#### EXERCISE OBJECTIVE
The material below contains a line with "Turn this picture" and a line with "of turf moss.". Copy exactly those two lines and all lines between them.

#### AVAILABLE DATA
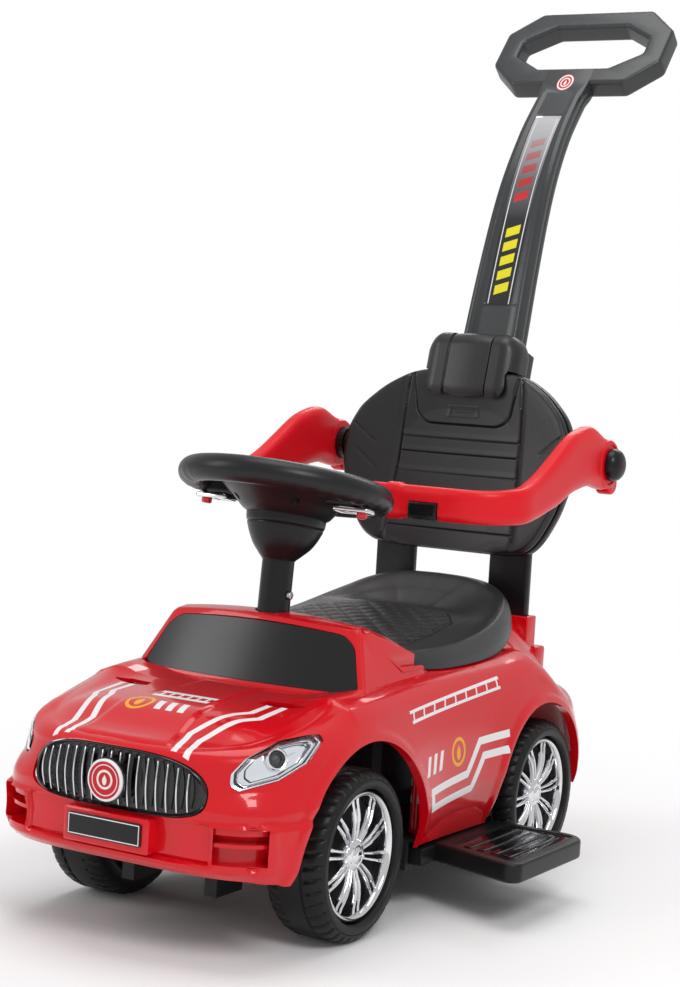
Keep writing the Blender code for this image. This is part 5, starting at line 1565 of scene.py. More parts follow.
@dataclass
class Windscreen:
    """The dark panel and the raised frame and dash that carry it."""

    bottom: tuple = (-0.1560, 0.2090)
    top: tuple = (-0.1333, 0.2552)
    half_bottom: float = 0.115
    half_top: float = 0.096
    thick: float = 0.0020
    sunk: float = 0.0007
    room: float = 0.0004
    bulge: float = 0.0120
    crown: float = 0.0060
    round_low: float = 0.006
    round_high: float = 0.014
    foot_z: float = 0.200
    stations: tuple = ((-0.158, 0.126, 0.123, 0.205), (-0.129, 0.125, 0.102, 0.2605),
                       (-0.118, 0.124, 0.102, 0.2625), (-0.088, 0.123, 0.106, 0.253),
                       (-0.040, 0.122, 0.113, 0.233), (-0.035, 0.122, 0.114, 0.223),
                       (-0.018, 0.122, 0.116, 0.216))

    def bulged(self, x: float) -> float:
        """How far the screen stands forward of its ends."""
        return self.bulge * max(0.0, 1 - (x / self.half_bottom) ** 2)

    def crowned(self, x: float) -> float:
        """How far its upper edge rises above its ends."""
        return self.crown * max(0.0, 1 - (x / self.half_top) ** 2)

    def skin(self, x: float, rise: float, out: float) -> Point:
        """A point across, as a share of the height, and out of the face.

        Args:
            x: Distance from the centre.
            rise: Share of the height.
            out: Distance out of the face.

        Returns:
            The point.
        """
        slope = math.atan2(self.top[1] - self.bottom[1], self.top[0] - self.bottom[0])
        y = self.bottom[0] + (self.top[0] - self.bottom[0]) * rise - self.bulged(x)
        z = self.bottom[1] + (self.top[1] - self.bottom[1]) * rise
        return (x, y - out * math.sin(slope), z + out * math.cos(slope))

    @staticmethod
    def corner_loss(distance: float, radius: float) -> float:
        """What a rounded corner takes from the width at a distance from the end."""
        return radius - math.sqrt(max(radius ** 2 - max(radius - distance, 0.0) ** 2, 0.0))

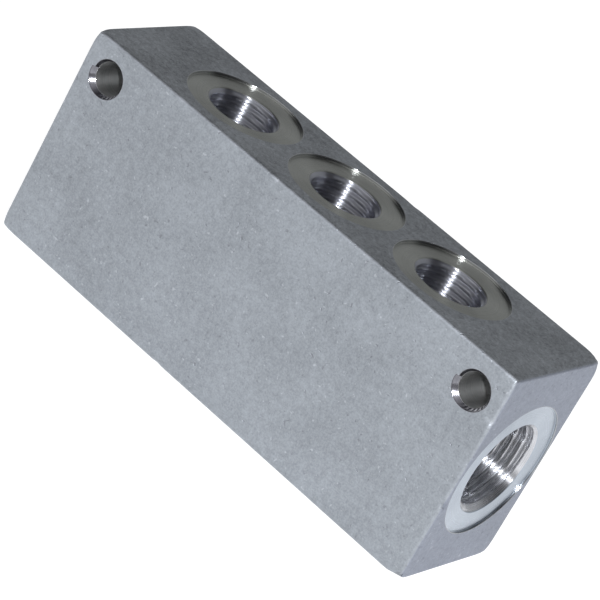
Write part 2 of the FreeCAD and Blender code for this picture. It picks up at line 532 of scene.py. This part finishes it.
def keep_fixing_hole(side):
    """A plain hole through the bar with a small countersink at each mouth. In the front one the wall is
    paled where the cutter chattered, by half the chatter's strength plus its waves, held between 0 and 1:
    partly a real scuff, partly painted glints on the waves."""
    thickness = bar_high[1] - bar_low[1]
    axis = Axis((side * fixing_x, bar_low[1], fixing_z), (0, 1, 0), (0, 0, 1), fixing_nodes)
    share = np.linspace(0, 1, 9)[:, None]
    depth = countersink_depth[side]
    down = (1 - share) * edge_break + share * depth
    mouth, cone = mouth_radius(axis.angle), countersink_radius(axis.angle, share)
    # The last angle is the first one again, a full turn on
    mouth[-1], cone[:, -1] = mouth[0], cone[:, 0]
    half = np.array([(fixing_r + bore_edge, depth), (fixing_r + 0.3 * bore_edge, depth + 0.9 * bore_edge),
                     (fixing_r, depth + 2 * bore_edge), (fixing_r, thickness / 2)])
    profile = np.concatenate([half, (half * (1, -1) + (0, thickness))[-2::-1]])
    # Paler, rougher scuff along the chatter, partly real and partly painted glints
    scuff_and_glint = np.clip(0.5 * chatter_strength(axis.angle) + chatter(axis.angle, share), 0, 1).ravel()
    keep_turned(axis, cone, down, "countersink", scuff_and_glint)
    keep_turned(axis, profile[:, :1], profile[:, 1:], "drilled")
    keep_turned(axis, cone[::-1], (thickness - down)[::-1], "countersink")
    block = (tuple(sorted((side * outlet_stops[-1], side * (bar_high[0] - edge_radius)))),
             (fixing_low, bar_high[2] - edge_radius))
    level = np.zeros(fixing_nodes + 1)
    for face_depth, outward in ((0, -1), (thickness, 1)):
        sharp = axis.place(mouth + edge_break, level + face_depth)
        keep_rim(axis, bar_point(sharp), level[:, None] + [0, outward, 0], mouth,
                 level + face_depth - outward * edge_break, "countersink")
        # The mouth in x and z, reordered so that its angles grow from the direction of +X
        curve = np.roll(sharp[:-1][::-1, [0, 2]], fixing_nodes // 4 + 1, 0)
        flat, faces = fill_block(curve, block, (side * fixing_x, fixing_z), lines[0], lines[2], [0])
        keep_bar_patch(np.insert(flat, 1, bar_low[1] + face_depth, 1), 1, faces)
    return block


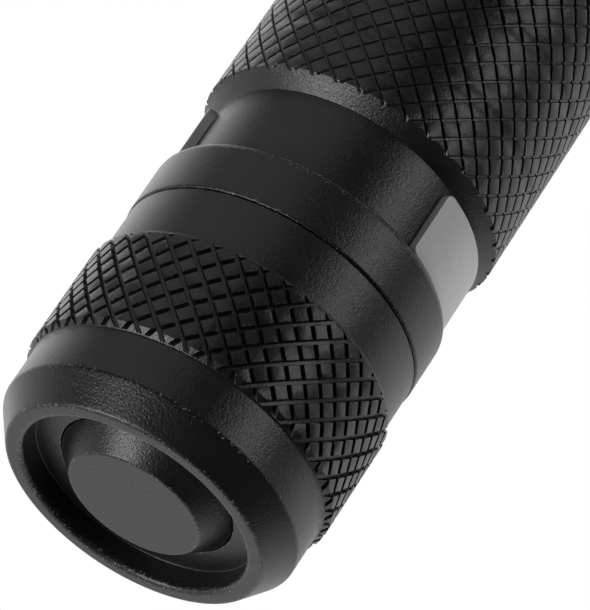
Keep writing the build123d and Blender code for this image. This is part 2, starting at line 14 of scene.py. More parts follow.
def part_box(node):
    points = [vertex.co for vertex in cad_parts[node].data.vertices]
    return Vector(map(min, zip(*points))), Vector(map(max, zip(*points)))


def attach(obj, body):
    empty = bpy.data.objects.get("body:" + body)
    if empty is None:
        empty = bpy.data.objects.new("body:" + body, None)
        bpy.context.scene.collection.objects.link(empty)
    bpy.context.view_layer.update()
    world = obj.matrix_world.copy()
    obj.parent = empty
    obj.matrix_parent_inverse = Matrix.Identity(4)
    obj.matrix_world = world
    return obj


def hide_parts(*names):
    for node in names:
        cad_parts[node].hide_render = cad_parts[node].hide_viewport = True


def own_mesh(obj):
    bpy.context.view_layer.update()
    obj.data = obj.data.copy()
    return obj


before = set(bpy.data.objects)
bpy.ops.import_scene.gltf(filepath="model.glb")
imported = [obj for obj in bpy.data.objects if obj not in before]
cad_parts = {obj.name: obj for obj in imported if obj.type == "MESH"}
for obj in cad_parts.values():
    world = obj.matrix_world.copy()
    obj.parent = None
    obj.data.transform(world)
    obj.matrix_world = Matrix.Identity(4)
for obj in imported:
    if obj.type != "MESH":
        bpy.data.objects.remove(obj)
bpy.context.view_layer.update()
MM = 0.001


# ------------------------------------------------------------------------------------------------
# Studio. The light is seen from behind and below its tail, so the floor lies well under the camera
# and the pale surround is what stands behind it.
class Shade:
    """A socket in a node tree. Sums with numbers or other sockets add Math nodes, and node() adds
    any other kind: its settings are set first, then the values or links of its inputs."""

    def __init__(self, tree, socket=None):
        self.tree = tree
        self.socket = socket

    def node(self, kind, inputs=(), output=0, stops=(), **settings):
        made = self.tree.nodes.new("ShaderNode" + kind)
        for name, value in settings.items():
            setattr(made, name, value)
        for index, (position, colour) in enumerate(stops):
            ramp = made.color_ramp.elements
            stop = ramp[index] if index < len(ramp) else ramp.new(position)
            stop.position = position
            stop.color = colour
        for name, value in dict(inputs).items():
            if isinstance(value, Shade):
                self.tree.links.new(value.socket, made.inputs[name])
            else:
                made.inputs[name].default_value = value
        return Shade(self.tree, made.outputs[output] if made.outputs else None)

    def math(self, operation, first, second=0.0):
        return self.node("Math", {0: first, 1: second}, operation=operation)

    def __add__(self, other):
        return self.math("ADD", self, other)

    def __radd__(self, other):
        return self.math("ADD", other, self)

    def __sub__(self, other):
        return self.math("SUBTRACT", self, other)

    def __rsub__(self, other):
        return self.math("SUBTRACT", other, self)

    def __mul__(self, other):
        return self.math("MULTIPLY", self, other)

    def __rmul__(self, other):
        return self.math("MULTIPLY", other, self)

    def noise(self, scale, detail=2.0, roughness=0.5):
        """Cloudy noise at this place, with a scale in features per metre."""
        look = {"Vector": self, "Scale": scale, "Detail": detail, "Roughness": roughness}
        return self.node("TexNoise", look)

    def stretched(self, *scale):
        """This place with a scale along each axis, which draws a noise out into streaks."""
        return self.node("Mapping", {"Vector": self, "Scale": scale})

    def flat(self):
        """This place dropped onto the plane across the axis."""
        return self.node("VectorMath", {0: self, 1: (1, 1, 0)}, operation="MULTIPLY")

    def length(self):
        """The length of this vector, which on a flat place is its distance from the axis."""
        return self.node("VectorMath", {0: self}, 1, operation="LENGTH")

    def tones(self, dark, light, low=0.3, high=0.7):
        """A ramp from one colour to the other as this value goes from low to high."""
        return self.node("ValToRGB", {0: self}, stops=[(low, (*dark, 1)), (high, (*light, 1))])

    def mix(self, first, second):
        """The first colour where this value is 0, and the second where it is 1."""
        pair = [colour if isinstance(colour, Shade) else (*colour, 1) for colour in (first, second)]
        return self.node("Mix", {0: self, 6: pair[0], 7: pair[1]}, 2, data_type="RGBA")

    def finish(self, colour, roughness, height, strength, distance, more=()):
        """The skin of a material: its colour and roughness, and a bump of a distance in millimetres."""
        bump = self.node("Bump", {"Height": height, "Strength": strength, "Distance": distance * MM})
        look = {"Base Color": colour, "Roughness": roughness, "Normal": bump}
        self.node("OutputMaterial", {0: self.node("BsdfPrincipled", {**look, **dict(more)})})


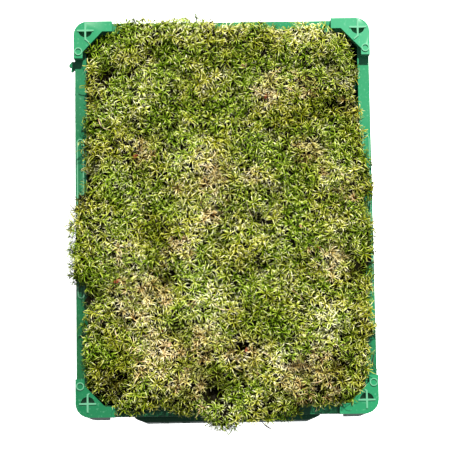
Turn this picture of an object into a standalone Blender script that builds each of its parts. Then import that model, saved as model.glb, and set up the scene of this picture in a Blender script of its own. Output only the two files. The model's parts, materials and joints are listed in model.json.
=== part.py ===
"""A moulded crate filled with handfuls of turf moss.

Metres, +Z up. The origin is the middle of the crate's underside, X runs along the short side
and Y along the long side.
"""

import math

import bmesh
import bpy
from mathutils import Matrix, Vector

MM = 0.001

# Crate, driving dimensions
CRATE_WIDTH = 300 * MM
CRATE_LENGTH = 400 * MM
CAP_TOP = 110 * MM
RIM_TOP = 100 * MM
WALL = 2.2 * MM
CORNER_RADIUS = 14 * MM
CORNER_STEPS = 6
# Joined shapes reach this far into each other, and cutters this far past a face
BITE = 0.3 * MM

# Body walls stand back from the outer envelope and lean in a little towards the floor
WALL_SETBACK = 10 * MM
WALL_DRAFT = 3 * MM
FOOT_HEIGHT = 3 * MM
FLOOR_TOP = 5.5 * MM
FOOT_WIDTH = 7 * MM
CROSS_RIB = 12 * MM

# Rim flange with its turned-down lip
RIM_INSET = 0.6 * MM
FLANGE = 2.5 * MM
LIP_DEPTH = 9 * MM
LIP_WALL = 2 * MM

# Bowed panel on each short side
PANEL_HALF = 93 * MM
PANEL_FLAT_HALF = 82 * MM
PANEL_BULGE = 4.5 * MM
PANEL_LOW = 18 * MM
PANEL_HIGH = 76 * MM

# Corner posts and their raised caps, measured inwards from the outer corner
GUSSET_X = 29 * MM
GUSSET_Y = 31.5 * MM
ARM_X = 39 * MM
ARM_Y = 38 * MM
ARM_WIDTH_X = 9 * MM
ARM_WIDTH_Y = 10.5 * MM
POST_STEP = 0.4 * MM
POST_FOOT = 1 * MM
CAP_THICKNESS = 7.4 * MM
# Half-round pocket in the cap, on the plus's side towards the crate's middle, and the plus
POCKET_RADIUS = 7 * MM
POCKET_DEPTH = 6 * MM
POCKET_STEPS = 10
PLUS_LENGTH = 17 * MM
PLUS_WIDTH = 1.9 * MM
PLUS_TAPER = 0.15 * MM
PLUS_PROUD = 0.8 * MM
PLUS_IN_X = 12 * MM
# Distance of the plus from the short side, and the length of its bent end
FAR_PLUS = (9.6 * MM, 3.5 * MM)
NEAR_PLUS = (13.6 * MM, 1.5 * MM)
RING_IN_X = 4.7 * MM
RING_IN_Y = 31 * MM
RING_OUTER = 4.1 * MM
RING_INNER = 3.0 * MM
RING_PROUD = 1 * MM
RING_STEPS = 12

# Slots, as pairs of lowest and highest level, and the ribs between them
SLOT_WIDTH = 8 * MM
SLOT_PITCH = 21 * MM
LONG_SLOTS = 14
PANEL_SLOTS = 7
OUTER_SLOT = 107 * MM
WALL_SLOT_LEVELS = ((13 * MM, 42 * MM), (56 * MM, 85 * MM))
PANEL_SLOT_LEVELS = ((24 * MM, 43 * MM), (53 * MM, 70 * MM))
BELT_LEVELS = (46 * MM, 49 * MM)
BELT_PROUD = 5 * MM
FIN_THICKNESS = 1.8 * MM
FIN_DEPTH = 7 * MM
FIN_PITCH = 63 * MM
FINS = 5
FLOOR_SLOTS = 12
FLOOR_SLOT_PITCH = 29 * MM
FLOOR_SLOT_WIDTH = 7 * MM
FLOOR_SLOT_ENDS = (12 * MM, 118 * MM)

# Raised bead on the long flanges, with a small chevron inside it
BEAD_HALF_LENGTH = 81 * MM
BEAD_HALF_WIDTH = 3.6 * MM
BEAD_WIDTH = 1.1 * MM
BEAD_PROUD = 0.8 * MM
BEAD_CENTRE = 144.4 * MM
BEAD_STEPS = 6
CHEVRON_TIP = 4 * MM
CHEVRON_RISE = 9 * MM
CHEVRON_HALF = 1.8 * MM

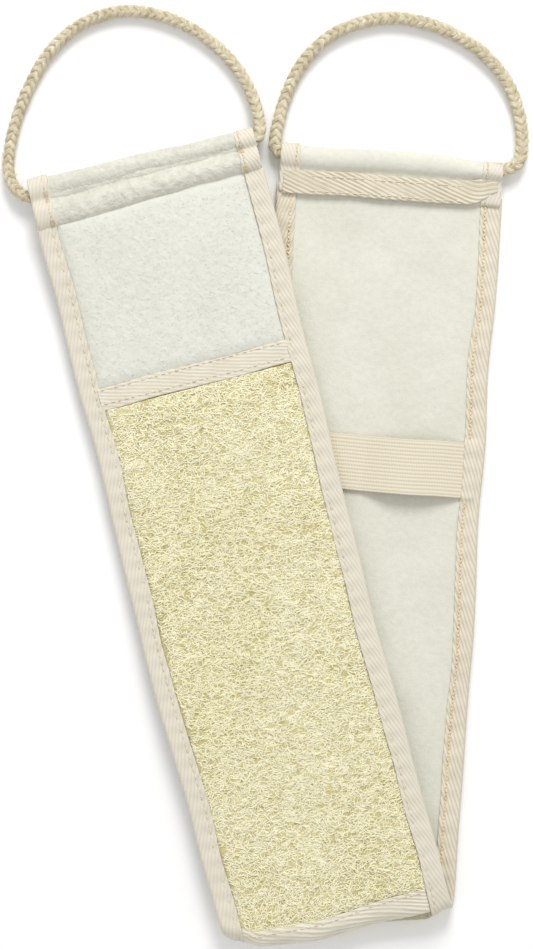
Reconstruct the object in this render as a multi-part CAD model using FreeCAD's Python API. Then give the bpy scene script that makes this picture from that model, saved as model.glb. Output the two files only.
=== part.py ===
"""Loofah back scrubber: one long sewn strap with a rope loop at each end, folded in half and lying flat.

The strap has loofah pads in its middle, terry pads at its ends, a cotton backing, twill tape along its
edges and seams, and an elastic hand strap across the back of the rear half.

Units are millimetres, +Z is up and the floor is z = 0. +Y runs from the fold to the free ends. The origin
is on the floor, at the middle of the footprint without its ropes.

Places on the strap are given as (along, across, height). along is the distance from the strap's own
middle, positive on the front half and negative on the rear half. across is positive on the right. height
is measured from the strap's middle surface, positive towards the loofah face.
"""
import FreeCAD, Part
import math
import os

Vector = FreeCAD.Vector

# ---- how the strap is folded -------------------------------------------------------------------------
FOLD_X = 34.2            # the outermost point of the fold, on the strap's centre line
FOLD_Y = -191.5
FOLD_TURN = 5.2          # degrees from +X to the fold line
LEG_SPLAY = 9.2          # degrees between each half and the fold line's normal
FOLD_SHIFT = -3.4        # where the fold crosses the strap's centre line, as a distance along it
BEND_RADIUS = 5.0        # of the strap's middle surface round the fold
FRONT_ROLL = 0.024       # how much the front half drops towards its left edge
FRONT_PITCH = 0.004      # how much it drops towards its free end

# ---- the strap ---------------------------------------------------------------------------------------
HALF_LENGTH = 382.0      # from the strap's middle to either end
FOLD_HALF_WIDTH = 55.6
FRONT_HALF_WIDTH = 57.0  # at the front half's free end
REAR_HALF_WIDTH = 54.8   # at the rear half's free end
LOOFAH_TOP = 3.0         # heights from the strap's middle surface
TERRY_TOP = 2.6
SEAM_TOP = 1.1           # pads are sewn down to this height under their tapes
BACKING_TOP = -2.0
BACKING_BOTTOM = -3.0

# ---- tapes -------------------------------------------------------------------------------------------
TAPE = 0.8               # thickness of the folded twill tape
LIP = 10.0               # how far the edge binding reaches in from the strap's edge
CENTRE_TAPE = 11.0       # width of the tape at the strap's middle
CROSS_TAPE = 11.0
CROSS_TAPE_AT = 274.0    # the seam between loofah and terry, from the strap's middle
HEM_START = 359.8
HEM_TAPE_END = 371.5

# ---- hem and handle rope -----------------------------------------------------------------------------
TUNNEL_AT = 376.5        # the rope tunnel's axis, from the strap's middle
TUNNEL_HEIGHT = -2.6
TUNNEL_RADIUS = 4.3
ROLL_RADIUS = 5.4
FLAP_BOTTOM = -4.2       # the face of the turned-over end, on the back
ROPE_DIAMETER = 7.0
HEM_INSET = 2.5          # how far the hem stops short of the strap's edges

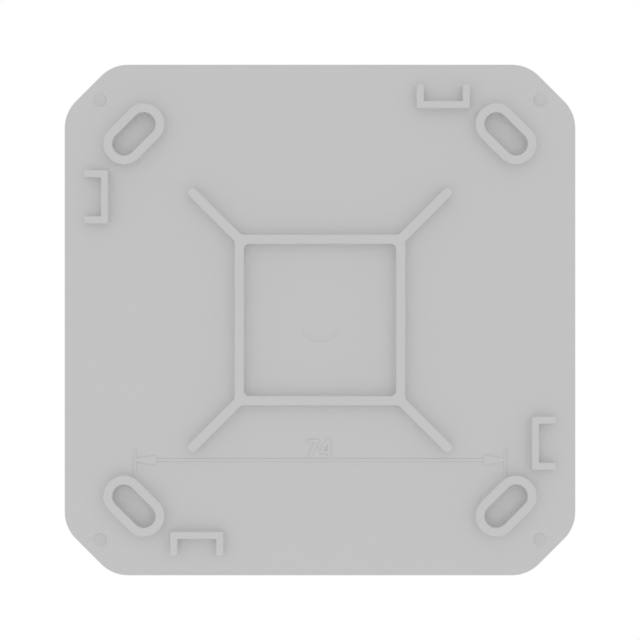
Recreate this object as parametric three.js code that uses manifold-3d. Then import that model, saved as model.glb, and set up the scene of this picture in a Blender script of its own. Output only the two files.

#### ANSWER BELOW
Turn this picture of an object into a standalone Blender script that builds each of its parts. Then import that model, saved as model.glb, and set up the scene of this picture in a Blender script of its own. Output only the two files. The model's parts, materials and joints are listed in model.json.
=== part.py ===
"""A moulded crate filled with handfuls of turf moss.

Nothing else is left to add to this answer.